Luther Standing Bear

Luther Standing Bear
(Ota Kte, Mochunozhin)
(1868-1939) Oglala Sioux chief
 
 
 
"Out of the Indian approach to life there came a great freedom - an intense and absorbing love for nature; a respect for life; enriching faith in a Supreme Power; and principles of truth, honesty, generosity, equity, and brotherhood as a guide to mundane relations."

"As a child I understood how to give, I have forgotten this grace since I have become civilised."

"Praise, flattery, exaggerated manners and fine, high-sounding words were not part of Lakota politeness. Excessive manners were put down as insincere, and the constant talker was considered rude and thoughtless. Conversation was never begun at once, not in a hurried manner. No one was quick with a question, no matter how important, and no one was pressed for an answer. A pause giving time for thought was the truly courteous way of beginning and conducting a conversation. Silence was meaningful with the Lakota, and his granting a space of silence to the speech-maker and his own moment of silence before talking was done in the practice of true politeness and regard for the rule that, “thought comes before speech.”
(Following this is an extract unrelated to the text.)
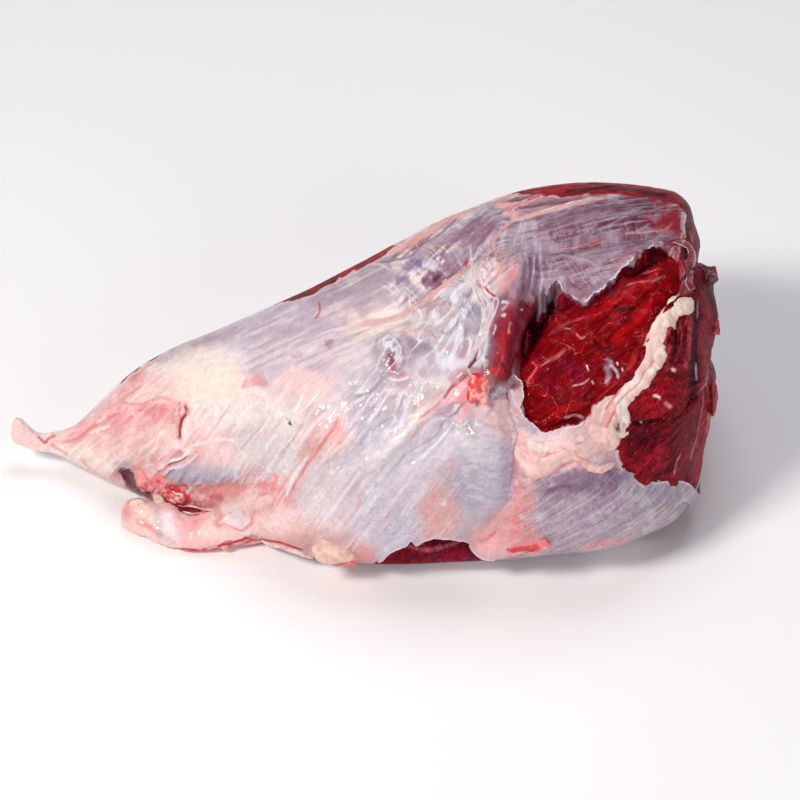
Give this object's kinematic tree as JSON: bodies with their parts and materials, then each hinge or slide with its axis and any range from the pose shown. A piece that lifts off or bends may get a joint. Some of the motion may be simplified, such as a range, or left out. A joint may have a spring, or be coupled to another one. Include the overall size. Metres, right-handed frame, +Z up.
{
  "type": "raw beef round",
  "caption": "Raw boneless beef round, shank end, wrapped in silverskin that narrows to a tendon tail, torn open over dark red lean and resting on its flat side.",
  "frame": {"origin": "centre of the bounding box in plan, on the plane that the meat rests on", "axes": "+X from the tendon tail to the cut end, +Z up, the broad show face towards -Y"},
  "size_m": [0.2876, 0.1572, 0.11],
  "materials": {
    "silverskin": "wet pearly membrane, lilac to pink, over dark muscle",
    "lean": "wet deep red muscle with a coarse grain",
    "fat": "soft pinkish cream fat, slightly waxy",
    "tendon": "smooth moist pink tendon"
  },
  "bodies": {
    "root": {"beef": "silverskin"}
  },
  "joints": []
}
"We did not think of the great open plains, the beautiful rolling hills, the winding streams with tangled growth, as 'wild'. Only to the white man was nature a 'wilderness' and only to him was it 'infested' with 'wild' animals and 'savage' people. To us it was tame. Earth was bountiful and  we were surrounded with the blessings of the Great Mystery."

"If today I had a young mind to direct, to start on the journey of life, and I was faced with the duty of choosing between the natural way of my forefathers and that of the... present way of civilization, I would, for its welfare, unhesitatingly set that child's feet in the path of my forefathers. I would raise him to be an Indian!"

"From Wakan Tanka, the Great Spirit, there came a great unifying life force that flowed in and through all things -- the flowers of the plains, blowing winds, rocks, trees, birds, animals -- and was the same force that had been breathed into the first man. Thus all things were kindred, and were brought together by the same Great Mystery.

"Kinship with all creatures of the earth, sky and water was a real and active principle. In the animal and bird world there existed a brotherly feeling that kept the Lakota safe among them. And so close did some of the Lakotas come to their feathered and furred friends that in true brotherhood they spoke a common tongue.

"The animals had rights -- the right of man's protection, the right to live, the right to multiply, the right to freedom, and the right to man's indebtedness -- and in recognition of these rights the Lakota never enslaved an animal and spared all life that was not needed for food and clothing. For the animal and bird world there existed a brotherly feeling that kept the Lakota safe among them."

"This concept of life and its relations was humanizing and gave to the Lakota an abiding love. It filled his being with the joy and mystery of living; it gave him reverence for all life; it made a place for all things in the scheme of existence with equal importance to all."

"The Lakota could despise no creature, for all were of one blood, made by the same hand, and filled with the essence of the Great Mystery. In spirit, the Lakota were humble and meek. 'Blessed are the meek, for they shall inherit the earth' -- this was true for the Lakota, and from the earth they inherited secrets long since forgotten. Their religion was sane, natural, and human."

"The old Lakota was wise. He knew that a man's heart away from Nature becomes hard; he knew that lack of respect for growing, living things soon lead to a lack of respect for humans too."

"The old people came literally to love the soil and they sat or reclined on the ground with a feeling of being close to a mothering power."